Paul declared that in place of Imtiaz, Alter would promote the film. Alter died on 29 September 2017 and his voice was dubbed by another artist. The film was promoted as his last completed film and was released in August 2018.

==Reception==
Troy Ribeiro of the Indo-Asian News Service gave the film a 1.5 star rating and called it a sloppy representation of Poe's story. He felt that Roy is "sincere but fails to make an impression" while Imtiaz and Kargeti are "equally competent". He likened Alter's character to ACP Pradyuman of the television series CID and called his role a "miscasting". He found the writing "lethargic and mediocre", the plot "a half-baked attempt", and the background score "a bit jarring to the ears". However, he noted that the songs "Teri Kami" and "Imtihaan" fit the narrative and concluded his review by stating that the film could have been interesting had the directors not failed "to do justice to [the] subject" and the film seemed to be a "rehash of many skewed love stories".
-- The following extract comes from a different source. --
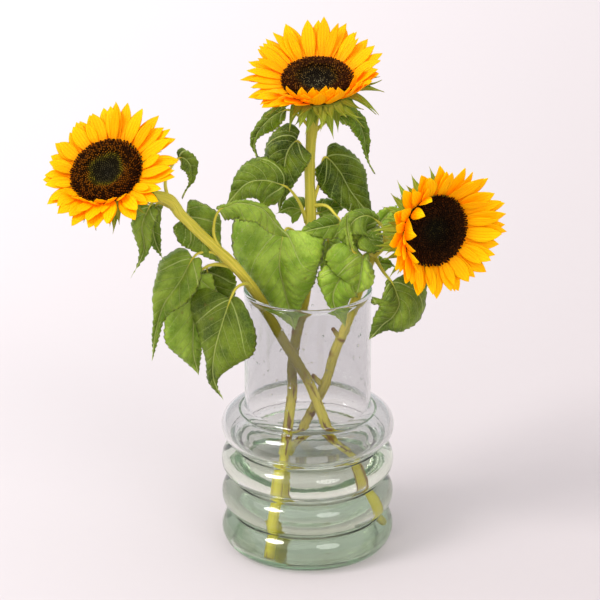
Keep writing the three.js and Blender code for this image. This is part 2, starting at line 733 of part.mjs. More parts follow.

Pallabi Dey Purkayastha of The Times of India was critical of the film, giving it 1 star out of 5, and noted that among the film's cast only Alter "[deserved] ... praise". She felt that the film did not adequately explore the various sub-plots and themes that do not help to advance the story, and wrote that the film was a "kind of mental torment that not even our worst enemies should be forced to endure". Writing for FilmFestivals.com, Syed Siraj gave the film a 1.5 star rating. He noted that the film "fails to engage ... at any stage" and the actors appeared amateurish, leaving Alter "all at sea" who "needed a better farewell on the screen than ... Redrum" and the film was "far from doing any service to [his] memory". He found Roy struggling throughout the film and Kargeti "passable".

According to the Indian film trade website Box Office India, the film had a limited release on 10 screens and a worldwide gross of ₹4.00 lakh, earning the label "disaster".